13 thoughts on “This Most Ancient Privilege”

  1. Universities are becoming less and less differentiated from commercial businesses in thier exploitation of intellectual properties at the same time they become more and more alienated from the mainstream culture. They are already developing CEOitis in the pay scales for their presidents. Penn State is currently in a controversy regarding its law school. Regardless of the merits of the case, Graham Spanier, the president of PSU has acted with an arrogance worthy of Jacques Chiraq toward all other parties, including the Governor of Pennsylvania.

    Educational institutions use immense amounts of valuable land in poor cities tax free. At some point, there will be calls for the revocation of these ancient privileges. Let’s hope they can clean up their act before they are compared to English monastaries.

  2. Is this your way of saying that you don’t like the system of academic tenure? Do you think Ward Churchill should be fired for what he said? Or do you think that academic free speech should trump other concerns in this case?

  3. Before? I think the deal is before their land is expropriated. They’ve long thought they were monastaries with sex.

  4. Of course they should fire Churchill. He’s corrupt (cf., “moral turpitude”) and incompetent and they shouldn’t have hired him. And once he’s gone he’ll give lectures at several $k a pop and/or find himself a sinecure in some lefty think-tank, so it’s not like anyone expects to censor him. Indeed, this squalid affair has turned into a boon for him, as he gains valuable publicity while simultaneously waiting for his employer to buy him out. Nice trick.

    This case is a good example of how tenure tends to protect precisely the wrong people. The kinds of people whose academic freedom needs more protection are students and junior faculty with unpopular views (often, nowadays, political conservatives), who haven’t yet become established in their fields.

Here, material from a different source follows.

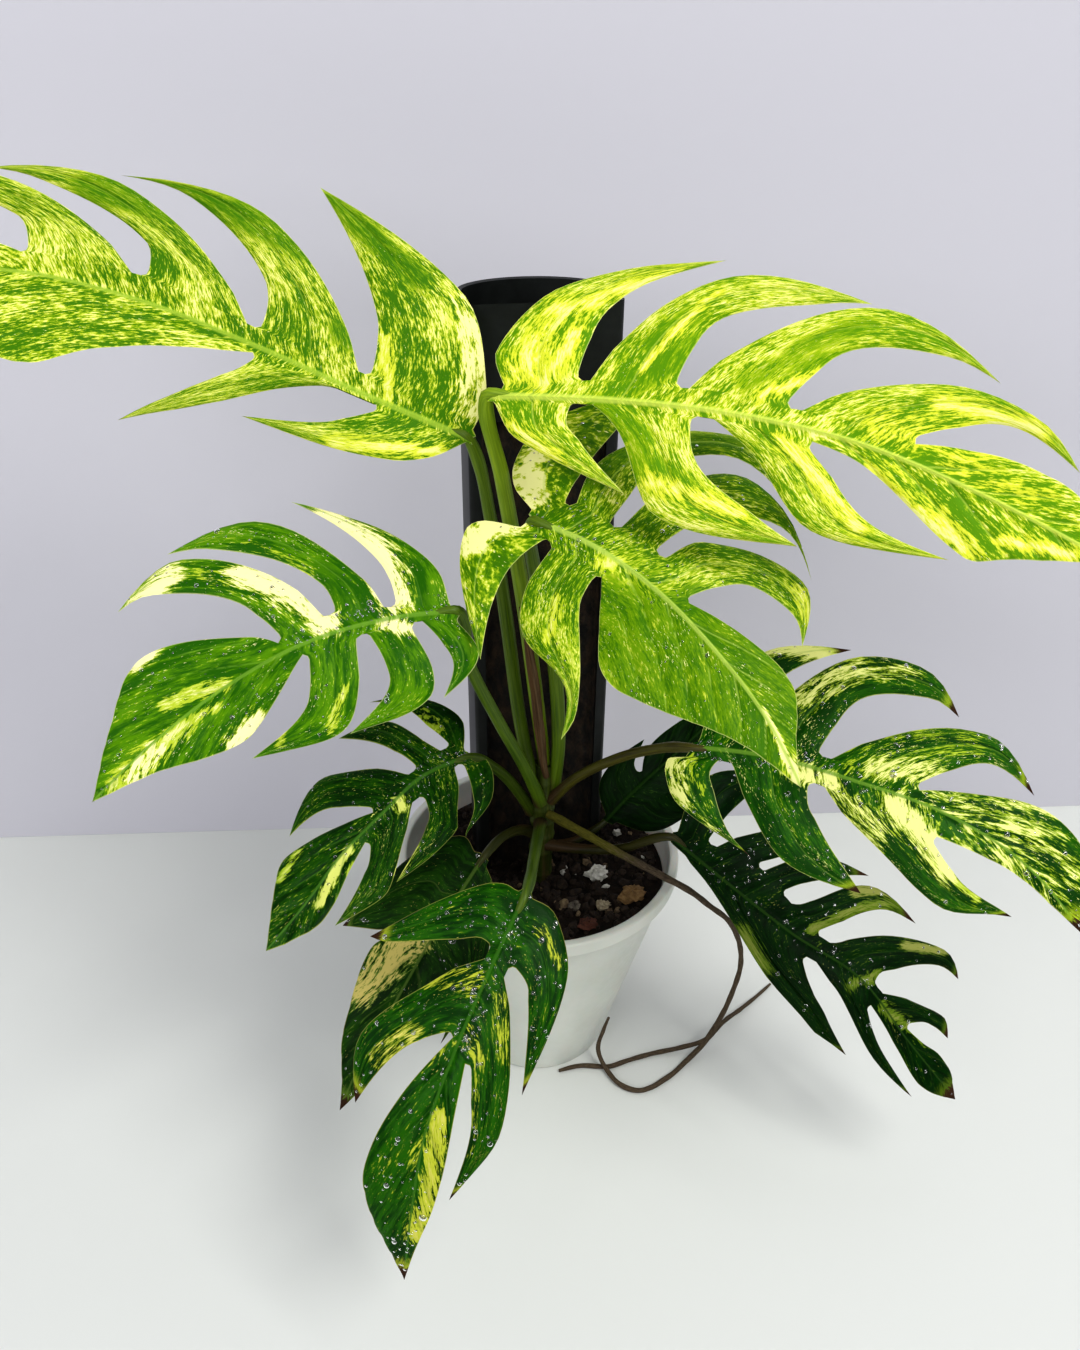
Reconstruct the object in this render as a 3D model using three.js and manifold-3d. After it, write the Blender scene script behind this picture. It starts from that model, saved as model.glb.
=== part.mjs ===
// A young climbing aroid with ten variegated split leaves, in a white nursery pot with a black grow pole.
// Lengths are millimetres. Z is up, Y points away from the viewer, and the origin is the middle of the
// pot's underside. Leaf outlines are flat: x runs along the midrib from the stalk, y out from it to either side.
import * as THREE from "three";
import { mergeVertices } from "three/addons/utils/BufferGeometryUtils.js";
import Module from "manifold-3d";

const wasm = await Module();
wasm.setup();

// Pot
const potHeight = 140;
const potBaseRadius = 42;
const potNeckRadius = 76;
const potRimRadius = 80;
const potMouthRadius = 75;
const potRimDepth = 9;
const potWall = 2;
const potSides = 56;
const drainHoleRadius = 4;
const drainHoleRing = 26;
const drainHoleCount = 4;

// Potting mix
const soilLevel = 125;
const soilFloor = 3.5;
const clearance = 0.3;

// Grow pole: a channel with a rounded back, closed at the front only near its top
const poleWidth = 71;
const poleSideDepth = 28;
const poleDepth = 55;
const poleWall = 2;
const poleLip = 6;
const poleFoot = 82;
const poleTop = 440;
const poleBandHeight = 52;
const poleTurn = THREE.MathUtils.degToRad(11);
const poleFront = [1, 4.5];
const poleBackArcs = 14;
const poleFillTop = 402;

// Climbing stem
const stemCourse = [[0, -9, 84], [1, -9, 125], [2, -10, 165], [3, -10, 206]];
const stemRadii = [6, 6.5, 6.5, 5.5];

// Leaf blades
const bladeThickness = 0.8;
const ribRise = 0.4;
const ribKeel = 1.6;
const ribReach = 6;
const stationStep = 16;
const webRows = 2;
const freeRows = 6;
const footSpacing = 6;
const footMerge = 4;
const footLean = 0.5;
const stalkTuck = 14;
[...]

Yet these are the people who, if they are honest about their views, can reasonably expect to be harassed and denied tenure at many universities.

    So the tenure system, which was intended to protect faculty against capricious administrators, now seems notably to shield tenured faculty from accountability for their abuse of junior faculty and students.

  5. Thatcher of course abolished Tenure in the UK in the 8o’s and there hasn’t been any noticable decline in freedom of speach since. The whole idea is indefensible (except perhaps as an excpetional reward to Nobel laureates and the like).

  6. Jonathon mentioned:

    “Of course they should fire Churchill. He’s corrupt (cf., “moral turpitude”) and incompetent and they shouldn’t have hired him.”

    Very well and I agree that moral turpitude is a good reason to fire a tenured faculty member. But that’s not what I asked. I asked Shannon, “Do you think Ward Churchill should be fired for what he said?” Perhaps Ward Churchill isn’t a good example since he’s clouded by many allegations, any of which would be grounds for dismissal. But my real question here for you or Shannon is do you or do you not believe in tenure? And if you do believe in tenure, do you think it should protect people who write themes like the “little Eichmanns” remark?

    What I gathered from you comment is that you’d like the idea of tenure if it protected people you agreed with. Sure, that makes sense, everyone roots for their own team. But would you be into a system that protects everyone or would you rather the tenure system be eliminated and efforts made to fix some of the imbalances you see?

  7. I think our we’d be better off without tenure, or at least without tenure as the norm. I certainly don’t see any reason to perpetuate the tenure system at State institutions. (That’s an argument for privatization, BTW.)

  8. I suspect (though this may be mere snarkiness on my part) that tenure is part of the reason academics are so consisently leftist. That is, not unlike others who live chiefly in terms of government money, academics want a strong, even confiscatory, government because they are cocooned in relative comfort with government money–and they want that comfort to grow.

    With tenure they have the ultimate government safety net. They can use the tradition of academic freedom to reject any attempts to make them accountable (in the classroom or out). Much can then be included in such rights that have to do with how a class is focused and what the class covers. I will admit that some of the best teachers I had as well as the worst ones abused that privilege. I did, however, figure out in my freshman year in college that a teacher described as “charismatic” was usually one I avoided.

  9. Shannon,
    If professors had to compete for their job-security by proving they could teach better for less than the next prof, tenure would exist only as an encyclopedia entry.

    You got me thinking, the “feudal system” you describe mirrors the “for-life” position of members of our SCOTUS, too. Does this life-time appointment share a similar geneology with “tenure”? There is a some accountability in the initial nomination and “advise and consent” process. But, after that…

    By filibustering Bush’s nominations instead of processing them democratically, it seems the Dems are proving your point. Could it be they are trying to transform that institution into another “unaccountable intellectual aristocracy?”

    -Steve

  10. I clearly remember Milton Friedman (may he live to be a hundred and twenty) giving a lecture about Tenure way back in the 1960s when I was an undergraduate at UofC. He was opposed to it and had some pithy quote from Smith to support his argument.

    Of course, even then he needed tenure like a moose needs a hat rack, and that was before they started giving the Nobel Prize in economics. (First one 1969, Uncle Miltie got his in 1976).

  11. chel,

    “”Do you think Ward Churchill should be fired for what he said?”

    Basically no, although his statements did send up a red flag that them man was intellectually incompetent and an academic fraud. Only someone vastly ignorant of basic history could make such a declaration so the fact that he made did become prima facia evidence that he wasn’t the scholar he pretended to be.

    The subsequent revelations of lying about his ethnic identity, lying in his scholarly work and plagiarizing another artist painting are quite in keeping with someone so ignorant that they would call the victims of 9/11 “little Heichmans.”

    I do think that many in academia are so mindlessly radical that they have ceased to function as academics and now serve only to abuse their positions as political hacks.